For the analysts led by Christopher LaFemina, iron ore is "the gift that keeps on giving."
Jefferies said that "Rio Tinto is ramping up investment in its projects, with capex going from $5.5 billion to $7.0 billion, and iron ore prices should once again exceed consensus expectations....the Rio formula has worked in recent years, and we expect it to work again in 2020," they said, noting the company's 2019 EBITDA had come in higher than analysts' consensus.
IRON ORE REVENUES UP 29%
In 2019 the miner's EBITDA generation rose 17% to $21 billion, with a 47% margin, resulting in an industry-leading return on capital employed of 24%, Jacques said in a results statement. Operational cash flow reached $15.8 billion, while exploration investments reached $600 million in the year, reinforcing the company's commitment to seek new mineral reserves, he said.
However, net earnings fell due to impairments at the company's Oyu Tolgoi copper project in Mongolia and at the Yarwun alumina refinery, Stausholm said.
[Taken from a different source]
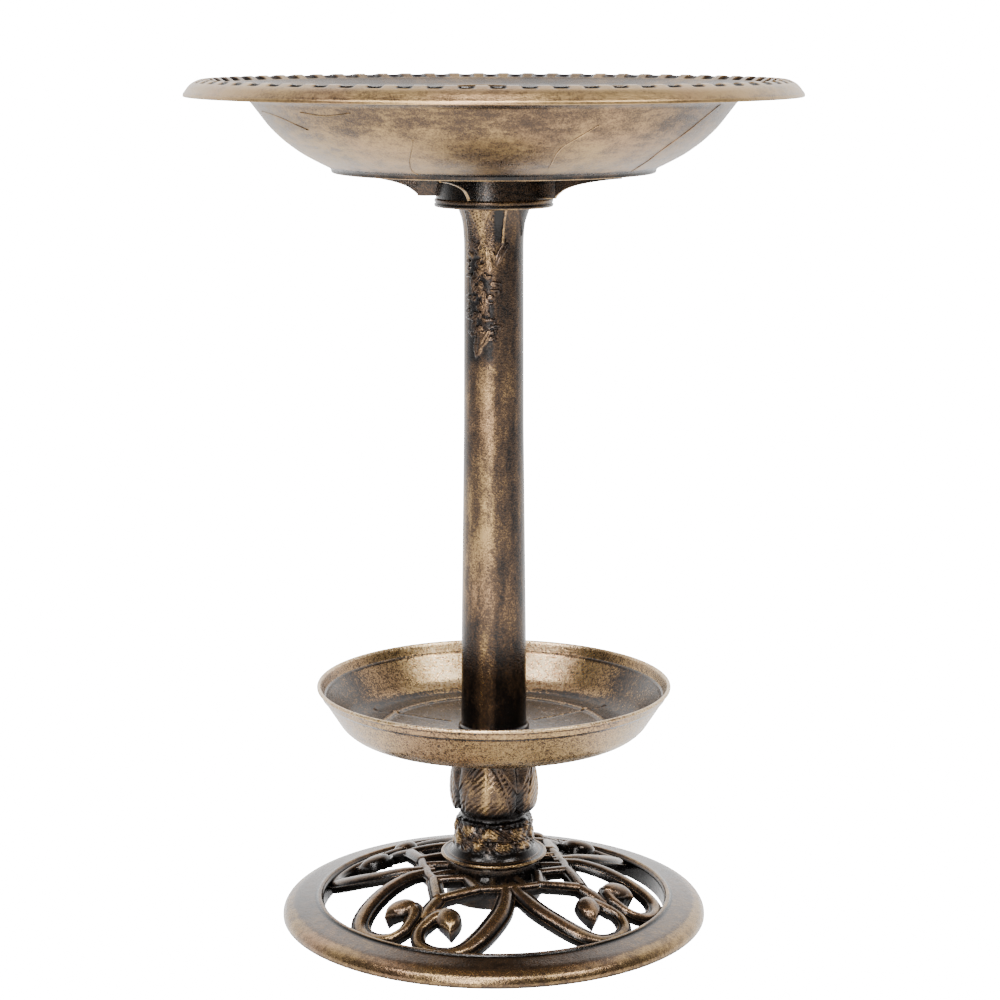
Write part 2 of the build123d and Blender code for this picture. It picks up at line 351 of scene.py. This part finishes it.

The company's iron ore revenues rose 29% during 2019 as prices averaged 39% higher than in 2018, touching a five-year high in mid-2019 supported by supply disruptions stemming from the Vale tailings dams accident in Brazil in January and very strong steel demand in China. Rio noted that global steel production exceeded 1 billion mt for the first time.
Operational challenges including significant weather impacts and a fire at the company's Cape Lambert port resulted in iron ore volumes being 3% lower, leading to higher cash unit costs across the group, with operating costs increasing to $14.40/mt, Stausholm said. Unit costs are expected to remain at $14-$15/mt in 2020, as shipment guidance for the Pilbara has been reduced to between 324 million and 334 million mt.
Copper prices -- which often reflect the state of the world's economy -- and aluminum prices, were however both lower in 2019 than in 2018, the CFO said. The company's realized copper prices fell 7% in 2019 on lower production and lower mine grades while its aluminum business faced "very difficult market conditions" due to some operational disruptions, coupled with low prices and "structural power disadvantages."
"2020 is a transitional year, where copper production is expected to be impacted further by lower grades, particularly at Oyu Tolgoi and Kennecott. Higher grades will first be achieved with the completion of the Southwall Pushback project in early 2021," Stausholm said.
Rio Tinto said Wednesday it would invest $1 billion over the next five years as it targets net-zero emissions by 2050. Over the last 10 years the company has reduced its global greenhouse gas emissions by 46% and continues to invest in renewables, Jacques said. Last week the company announced a $100-million investment in a solar power and battery storage installation in the Pilbara iron ore producing areas of Western Australia, and will also invest C$ 55 million ($ 41.35 million) in Elysis, its breakthrough technology for aluminum, he said.